—What are you doing?
—What is your problem?
—I thought you were a cop or something like that
—No
Y no lo parezco para nada, con abrigo verde y gorro de lana.
Estoy frente al MOMA y tomo nota de la intimidad de ciertos personajes urbanos proyectados en las paredes. Gente que parece solitaria. Mientras fuera de pantalla los vehículos, la gente, los ruidos de Manhattan, la soledad.
Escenas íntimas y por lo mismo, conmovedoras.
Un hombre durmiendo, los detalles de su respiración levantando la colcha de la cama.
Los dedos de una mujer acariciando la superficie de una pecera, una bailarina girando inútilmente, la verticalidad de los edificios.
Doug Aitken nos obliga a levantar la vista y ver la ciudad de una forma distinta —con el mismo vértigo al que ya estamos acostumbrados—. Cierto juego con las líneas verticales, el vértigo del agua cayendo o de alguien mirándose al espejo.

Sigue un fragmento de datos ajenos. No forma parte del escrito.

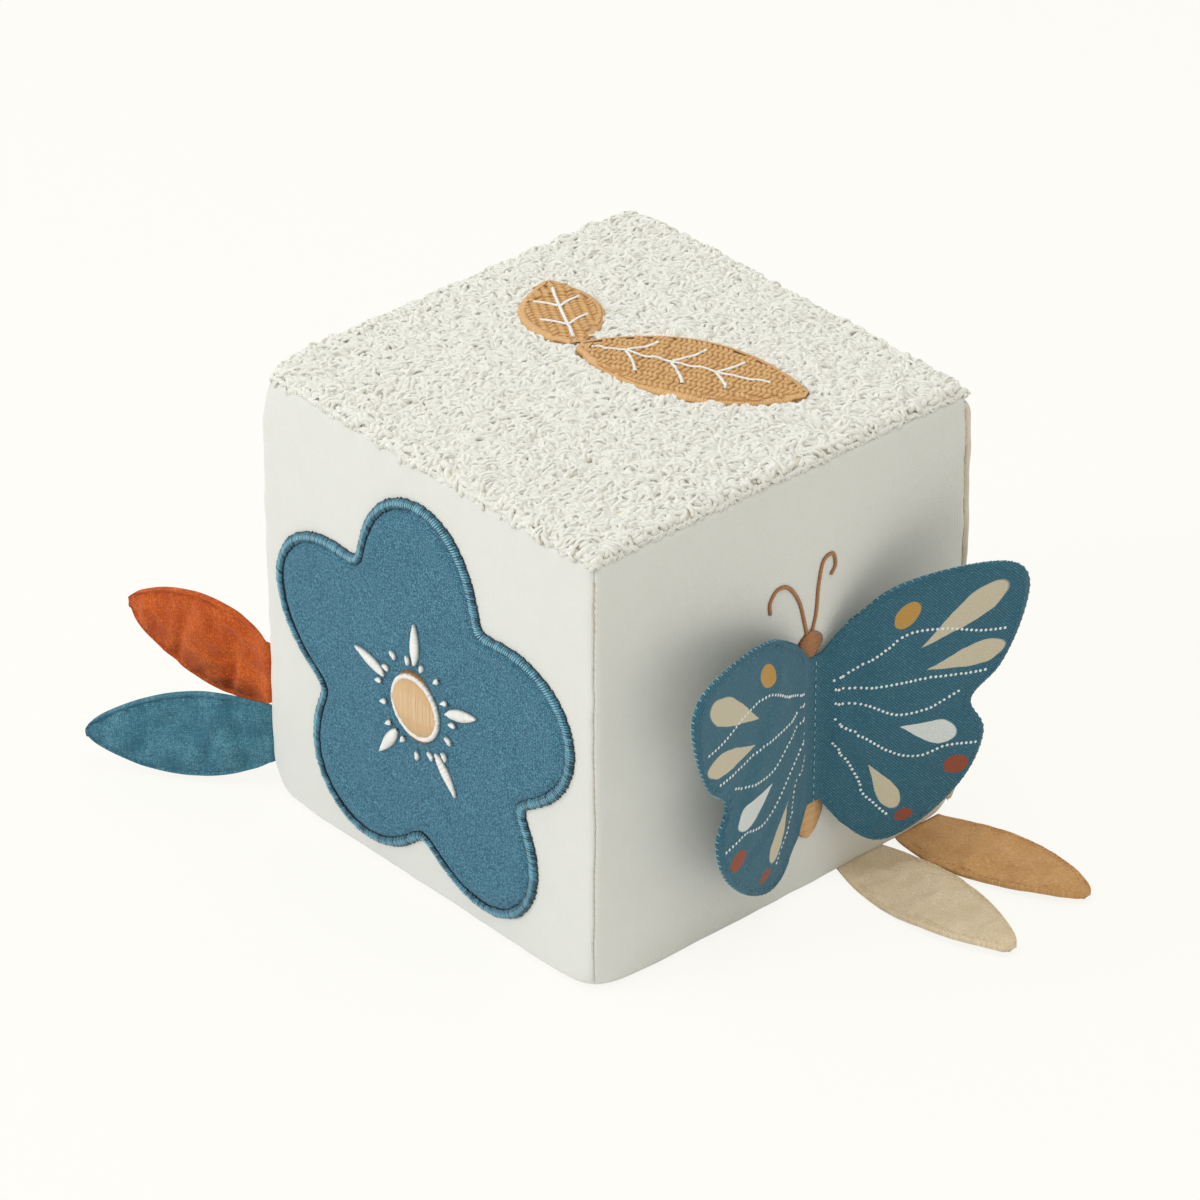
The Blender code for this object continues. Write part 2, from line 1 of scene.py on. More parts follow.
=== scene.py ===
# %% [markdown]
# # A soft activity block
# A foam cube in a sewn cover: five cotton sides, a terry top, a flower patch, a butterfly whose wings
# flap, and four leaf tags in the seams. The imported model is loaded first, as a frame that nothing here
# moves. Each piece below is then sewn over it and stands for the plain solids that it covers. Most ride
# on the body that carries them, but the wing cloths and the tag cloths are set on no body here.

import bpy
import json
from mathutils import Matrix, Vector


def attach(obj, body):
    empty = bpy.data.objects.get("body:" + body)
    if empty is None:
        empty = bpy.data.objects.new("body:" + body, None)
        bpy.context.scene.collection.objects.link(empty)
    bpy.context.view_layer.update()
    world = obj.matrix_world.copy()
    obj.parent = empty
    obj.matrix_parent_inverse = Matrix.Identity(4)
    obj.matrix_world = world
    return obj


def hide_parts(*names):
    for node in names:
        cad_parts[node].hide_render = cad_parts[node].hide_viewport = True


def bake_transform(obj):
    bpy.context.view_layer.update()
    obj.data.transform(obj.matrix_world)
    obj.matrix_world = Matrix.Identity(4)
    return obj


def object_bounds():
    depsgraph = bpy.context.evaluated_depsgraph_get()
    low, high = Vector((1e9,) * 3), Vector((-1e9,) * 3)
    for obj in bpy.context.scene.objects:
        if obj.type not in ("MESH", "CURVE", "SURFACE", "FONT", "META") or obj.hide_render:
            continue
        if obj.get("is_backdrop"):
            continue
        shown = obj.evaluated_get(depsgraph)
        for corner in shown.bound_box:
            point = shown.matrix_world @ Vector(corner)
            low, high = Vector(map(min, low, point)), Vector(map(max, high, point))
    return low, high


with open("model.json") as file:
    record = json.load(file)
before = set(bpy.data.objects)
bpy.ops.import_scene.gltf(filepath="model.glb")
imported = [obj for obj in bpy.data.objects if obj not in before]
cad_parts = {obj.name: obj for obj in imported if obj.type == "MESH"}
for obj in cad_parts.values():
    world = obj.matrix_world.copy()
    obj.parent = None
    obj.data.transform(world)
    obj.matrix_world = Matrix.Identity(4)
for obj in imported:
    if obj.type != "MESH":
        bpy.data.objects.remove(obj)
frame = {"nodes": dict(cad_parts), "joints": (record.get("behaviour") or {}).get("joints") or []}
cad_low, cad_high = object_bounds()
print("solids loaded:", len(frame["nodes"]))

# %% What the later cells use
import json
import math
import random

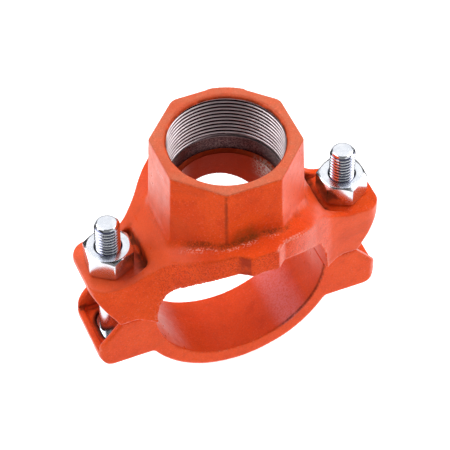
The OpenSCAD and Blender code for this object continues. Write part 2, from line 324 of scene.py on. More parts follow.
def gradient(field, p, h=0.04):
    """Direction in which a field grows fastest, at points p."""
    g = np.empty_like(p)
    for k in range(3):
        q, s = p.copy(), p.copy()
        q[:, k] += h
        s[:, k] -= h
        g[:, k] = field(*q.T) - field(*s.T)
    return g / np.maximum(np.linalg.norm(g, axis=1, keepdims=True), 1e-9)


def settle(field, p, steps, most):
    """Points moved onto the surface where the field is zero."""
    for _ in range(steps):
        d = field(*p.T)
        p = p - gradient(field, p) * np.clip(d, -most, most)[:, None]
    return p


def skin(field, low, high, step):
    """Points and quads of the surface of a field, one point per grid cell that it crosses."""
    before, after = 2.2 * step, 3.2 * step  # room round the box, so that the surface closes
    axes = [np.arange(a - before, b + after, step) for a, b in zip(low, high)]
    grid = field(axes[0][:, None, None], axes[1][None, :, None], axes[2][None, None, :])
    full = grid < 0
    shape = np.array(full.shape) - 1
    corners = [(i, j, k) for i in (0, 1) for j in (0, 1) for k in (0, 1)]
    count = sum(
        full[i:i + shape[0], j:j + shape[1], k:k + shape[2]].astype(np.int8) for i, j, k in corners
    )
    cells = np.argwhere((count > 0) & (count < 8))
    index = np.full(shape, -1, np.int64)
    index[tuple(cells.T)] = np.arange(len(cells))
    total, hits = np.zeros((len(cells), 3)), np.zeros(len(cells))
    for a in corners:
        for k in range(3):
            if a[k]:
                continue
            b = list(a)
            b[k] = 1
            da, db = grid[tuple((cells + a).T)], grid[tuple((cells + b).T)]
            crossed = (da < 0) != (db < 0)
            share = np.where(crossed, da / np.where(crossed, da - db, 1), 0)
            at = np.array(a, float)[None] + share[:, None] * (np.array(b) - np.array(a))[None]
            total[crossed] += at[crossed]
            hits += crossed
    start = np.array([a[0] for a in axes])
    points = start + step * (cells + total / hits[:, None])
    quads = []
    for k in range(3):
        u, v = (k + 1) % 3, (k + 2) % 3
        here, there = [slice(1, -1)] * 3, [slice(1, -1)] * 3
        here[k], there[k] = slice(0, -1), slice(1, None)
        a, b = full[tuple(here)], full[tuple(there)]
        at = np.argwhere(a != b)
        outward = a[tuple(at.T)]
        at[:, u] += 1
        at[:, v] += 1
        back_u, back_v = np.eye(3, dtype=int)[u], np.eye(3, dtype=int)[v]
        ring = [index[tuple(q.T)] for q in (at, at - back_u, at - back_u - back_v, at - back_v)]
        quad = np.stack(ring, 1)
        quads.append(np.where(outward[:, None], quad, quad[:, ::-1]))
    quads = np.concatenate(quads)
    points = settle(field, points, 3, 0.6 * step)
    # each round evens the grid out and brings it back to the surface
    for _ in range(3):
        edges = np.concatenate([quads[:, [m, (m + 1) % 4]] for m in range(4)])
        near = np.stack([np.bincount(edges[:, 0], points[edges[:, 1], m], len(points)) for m in range(3)], 1)
        near /= np.bincount(edges[:, 0], minlength=len(points))[:, None]
        points = settle(field, 0.5 * points + 0.5 * near, 1, 0.6 * step)
    return settle(field, points, 2, 0.3 * step), quads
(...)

La coincidencia en dos vidas paralelas, dos hombres de distintos filmes que pueden coincidir a la hora de mirar por la ventana, verse al espejo, beber agua, o simplemente estar bajo el mismo cielo. ¿Coincidencias?
No, Aitken intercala espacios y hace a distintos personajes parecer el mismo en situaciones cotidianas de un día de sus vidas. Alguien viaja en bicicleta, todo gira y nosotros —los espectadores— vemos todo girar desde el estacionamiento del MOMA. Un hombre es negro y viaja en metro. El otro es blanco y se transporta en bicicleta. Ambos parecen confundirse en la ciudad, en medio de tanto tráfico y tantos edificios. Las imágenes filmadas por Aitken en un tiempo y espacio determinado, semi ficcionadas, dialogan con espacio y tiempo reales de la vida urbana.
Del Rockefeller caen los copos de nieve proyectados en la realidad. Los taxis en la pantalla contrastan con los vehículos reales. Los relojes con nuestro propio transcurrir puesto en duda.
Arte para todos los caminantes adormecidos.